Natural gas forecasts reveal a complex picture shaped by multiple factors. Natural gas prices have increased by about 18% due to the convergence of seasonal heating demand and limited LNG supply available in major European and Asian hubs. According to NS3.AI analyses, this scenario represents a stress test for the global energy balance, with repercussions that go beyond the simple cost of fuel.

Macroeconomic Implications for Risky Assets

The rise in energy costs is not limited to direct inflationary pressures. When the energy system experiences shocks of this magnitude, central banks tend to keep real interest rates higher to combat inflation, a phenomenon that historically has favored a strengthening of the US dollar.
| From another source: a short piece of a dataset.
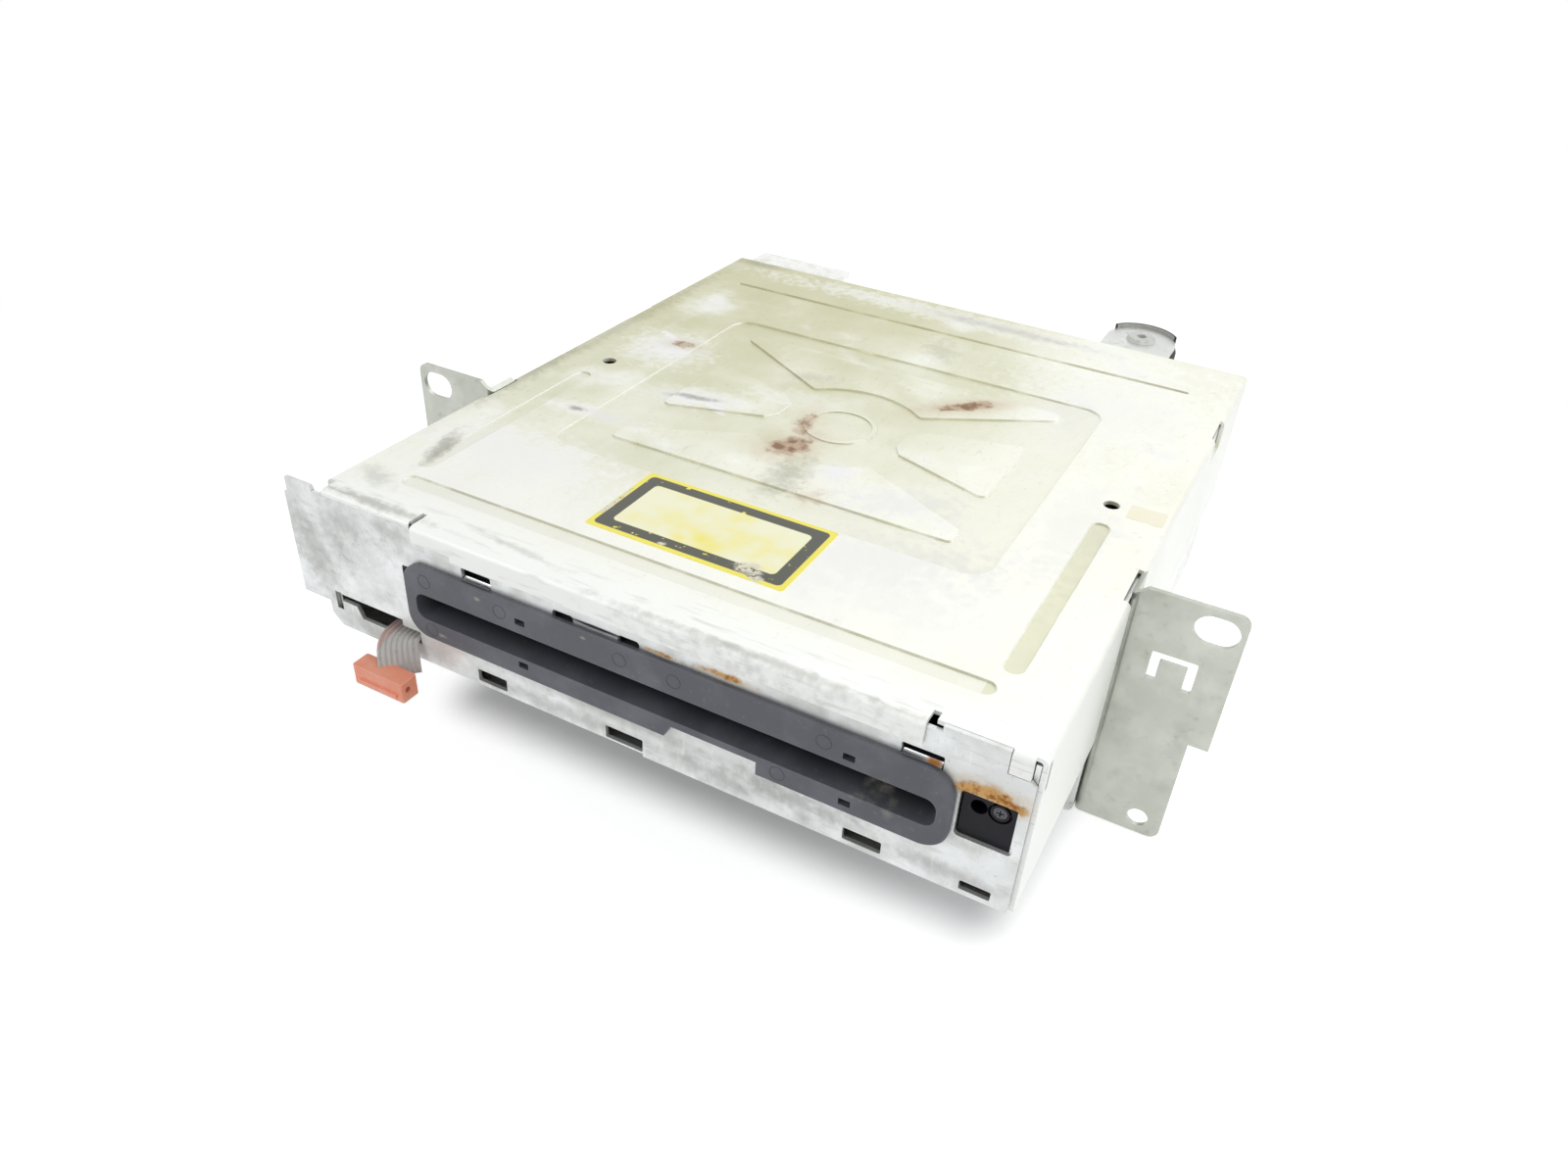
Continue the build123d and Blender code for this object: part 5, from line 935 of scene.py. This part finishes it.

These macroeconomic conditions—higher real rates and a strong currency—have traditionally created an unfavorable environment for risk assets, including cryptocurrency markets.

Bitcoin in the Context of the Energy Shock

Bitcoin’s exposure to this energy cycle will depend on the duration and intensity of the ongoing energy premium. If natural gas forecasts confirm an extension of the scarcity phase, downward pressure on Bitcoin could intensify due to the combination of high real yields and macroeconomic volatility. However, the crypto community remains aware that these energy cycles are temporary and that the sector’s long-term dynamics will continue to be shaped by deeper structural factors.